|The Future of Literary Studies|
David L. Vander Meulen
I make no pretense either to describe or to prescribe the direction of the profession, but I do wish to recommend a kind of activity that encompasses each of the genres, periods, ethnicities, and languages with which we deal, an approach that I think can invigorate the consideration of all of them. That field is the study of the history of texts. To explain something of what I have in mind, I would like to consider John Bunyan’s Pilgrim’s Progress, first published in 1678 [figure 1].1 I call this morning’s brief vision “Profession’s Progress” [figure 2]. By coincidence, the work I have chosen as a case study also happens to be about a book, as William Blake recognized [figure 3].2
The authors of a recent study of the Victorian serial say that Pilgrim’s Progress was “a work read by more people in England than any book except the Bible.”3 The situation has been the same in America, and devotion to the book has not been limited to the devout.
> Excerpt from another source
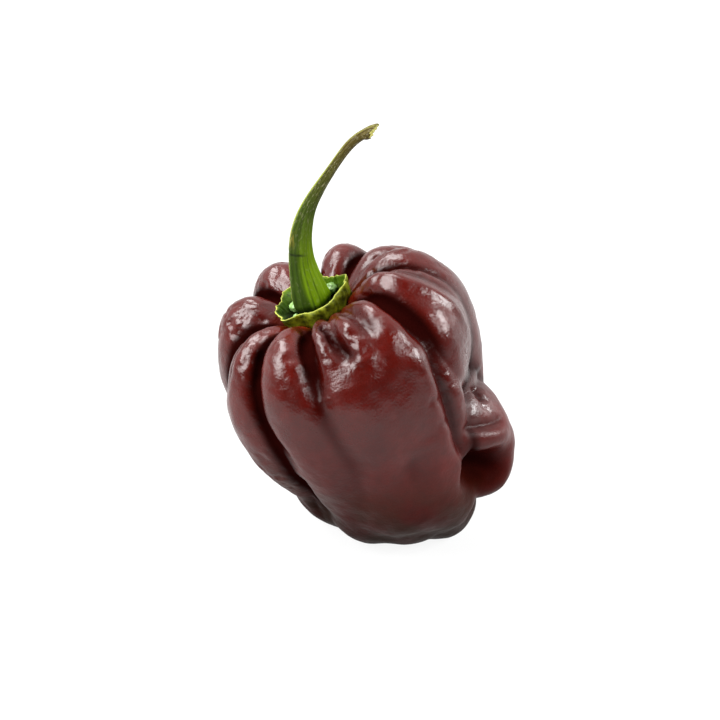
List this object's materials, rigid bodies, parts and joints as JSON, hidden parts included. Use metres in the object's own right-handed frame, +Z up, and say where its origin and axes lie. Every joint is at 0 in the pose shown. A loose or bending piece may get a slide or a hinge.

Ben Franklin loved it. “From a Child I was fond of Reading,” he says, “and all the little Money that came into my Hands was ever laid out in Books. Pleas’d with the Pilgrim’s Progress, my first Collection was of John Bunyan’s Works, in separate little Volumes.”4 After Franklin once rescued a drunken Dutchman who had fallen off a boat, the recovering passenger asked Franklin to dry a book from his pocket. According to Franklin, “It prov’d to be my old favorite Author Bunyan’s Pilgrim’s Progress in Dutch.” He praises its illustrations, probably ones from the Dutch publisher Johannes Boekholt that became the model for editions all over the Continent, and he says, “I have since found that it has been translated into most of the Languages of Europe, and suppose it has been more generally read than any other Book except perhaps the Bible.”5
Our colleague Steve Railton attests its popularity in another era. As he points out on his web site for Uncle Tom’s Cabin [figure 4],
In a large percentage of 19th-century American homes, John Bunyan's allegorical narrative about a "Christian" going to salvation occupied a place right next to the family Bible. It is the book John gives Ellen to display his love in The Wide, Wide World. It is the book Marmee gives to each of the March girls for Christmas at the beginning of Little Women. It is even the book Huck Finn tries to read during his stay at the Grangerfords'.6The examples could be multiplied almost endlessly. The story is the backdrop for Hawthorne’s updating in “The Celestial Railroad” (1843). It lies behind e. e. cummings’ The Enormous Room (1922). It is what Ralph Vaughan Williams set as a musical morality play (in various incarnations from 1906 to 1952). It’s what tens of thousands of Americans witnessed as one of the nineteenth century’s most popular forms of entertainment, a panorama. (A rare example of the object actually used was discovered six years ago at the Saco Maine, Museum: two giant rolls of cotton sheeting eight feet high and a total of 850 feet long that had been painted by famous artists and that were scrolled across a stage to the accompaniment of music and narration) [figure 5].7
The power of the metaphoric title persists. Quite naturally, religious traditions draw on it. Before I stopped looking, I quickly found examples on the web applied to or by these different groups, at varying distances from Bunyan’s own position: Congregational [figure 6],8 Unitarian [figure 7],9 Muslim [figure 8],10 Buddhist [figure 9],11 Computer Science [figure 10].12 Even John Updike [figure 11]13 and Joyce Carol Oates [figure 12]14—or, perhaps, the New York Review editors—have proven unwilling or unable to avoid the phrase.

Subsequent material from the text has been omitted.